Journaliste au Figaro, spécialiste de l’Afrique et conseiller de Macky Sall, Yves Thréard rend compte d’un échange avec le président sénégalais vendredi 2 février, soit la veille de l’annonce du report du scrutin présidentiel. Dans cet entretien, Macky Sall aurait évoqué sa crainte de céder le pouvoir aux « islamistes », désignant ainsi Bassirou Diomaye Faye, candidat du Pastef, dissout par les autorités sénégalaises. Adoubé par Ousmane Sonko suite au rejet de son dossier de candidature par le Conseil constitutionnel, il est le grand favori des sondages.

Le qualificatif dont aurait été affublé Bassirou Diomaye Faye est lié à son obédience religieuse, mais surtout aux accusations, formulées contre Ousmane Sonko, de financement occulte de son parti par le Qatar. Formulées en décembre dernier à l’Assemblée nationale par le député Matar Diop, elles évoquent des fonds reçus par Ousmane Sonko de la part d’acteurs désirant remettre en cause les contrats d’exploitation des gisements de pétrole et de gaz récemment découverts au Sénégal.

De l’autre côté, Amadou Ba, Premier ministre désigné pour défendre les couleurs de la majorité est à la traine dans les intentions de vote. De plus, le candidat de la mouvance présidentielle est mal-aimé dans sa propre famille politique. Victime de luttes intestines, Amadou Ba pourrait voir son statut de dauphin lui être retiré dans cette période d’incertitude ouverte par le vote du 5 février.

La communauté internationale hausse le ton

Suite aux timides communiqués diffusés au lendemain du discours à la nation de Macky Sall, les acteurs, sur la scène régionale et internationale, changent de ton.

Dans un communiqué publié mardi 6 février, la CEDEAO « déconseille toute action ou déclaration qui pourrait aller à l’encontre de la Constitution » et « encourage la classe politique à prendre de toute urgence les mesures nécessaires pour rétablir le calendrier électoral conformément aux dispositions de la Constitution du Sénégal ».

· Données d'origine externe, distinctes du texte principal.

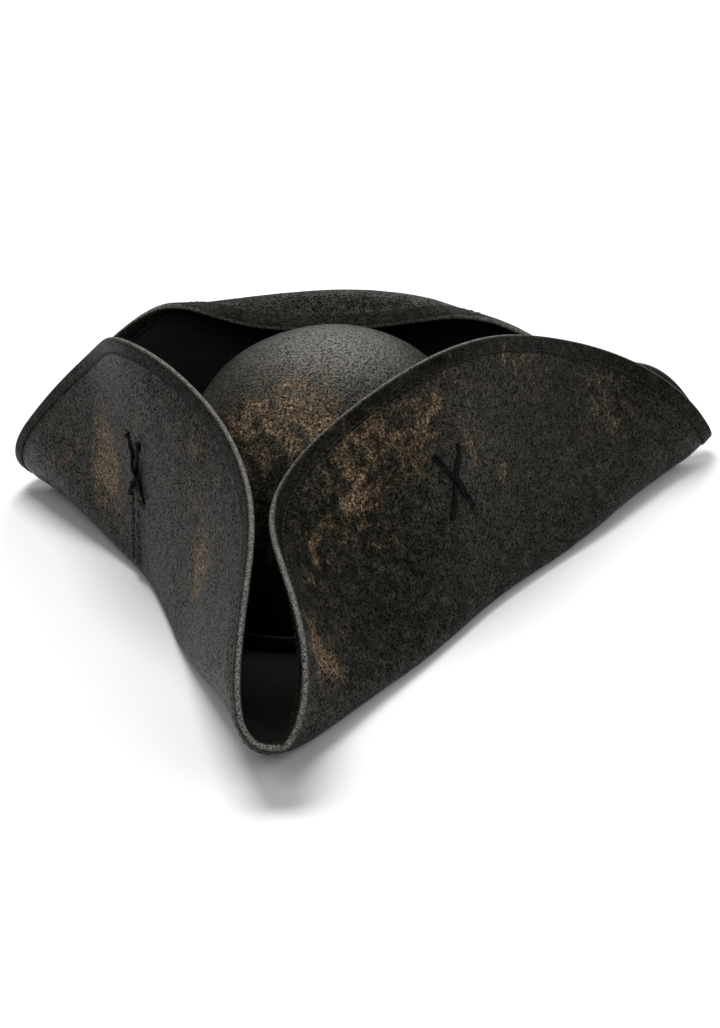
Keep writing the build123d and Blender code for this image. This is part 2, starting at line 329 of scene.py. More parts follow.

Washington appelle également au respect de la Constitution. « Les États-Unis sont profondément préoccupés par les mesures prises pour retarder l’élection présidentielle du 25 février au Sénégal, qui vont à l’encontre de la forte tradition démocratique du Sénégal. Nous sommes particulièrement alarmés par les informations selon lesquelles les forces de sécurité ont expulsé de force des parlementaires qui s’opposaient à un projet de loi visant à retarder les élections, ce qui a donné lieu à un vote à l’Assemblée nationale qui ne peut être considéré comme légitime compte tenu des conditions dans lesquelles il s’est déroulé. Les États-Unis exhortent le gouvernement du Sénégal à organiser son élection présidentielle conformément à la Constitution et aux lois électorales. Nous appelons également le gouvernement sénégalais à rétablir immédiatement le plein accès à Internet et à garantir que les libertés de réunion pacifique et d’expression, y compris pour les membres de la presse, soient pleinement respectées. Les États-Unis resteront engagés auprès de toutes les parties et partenaires régionaux dans les jours à venir », déclare Matthew Miller, porte-parole Département d’État.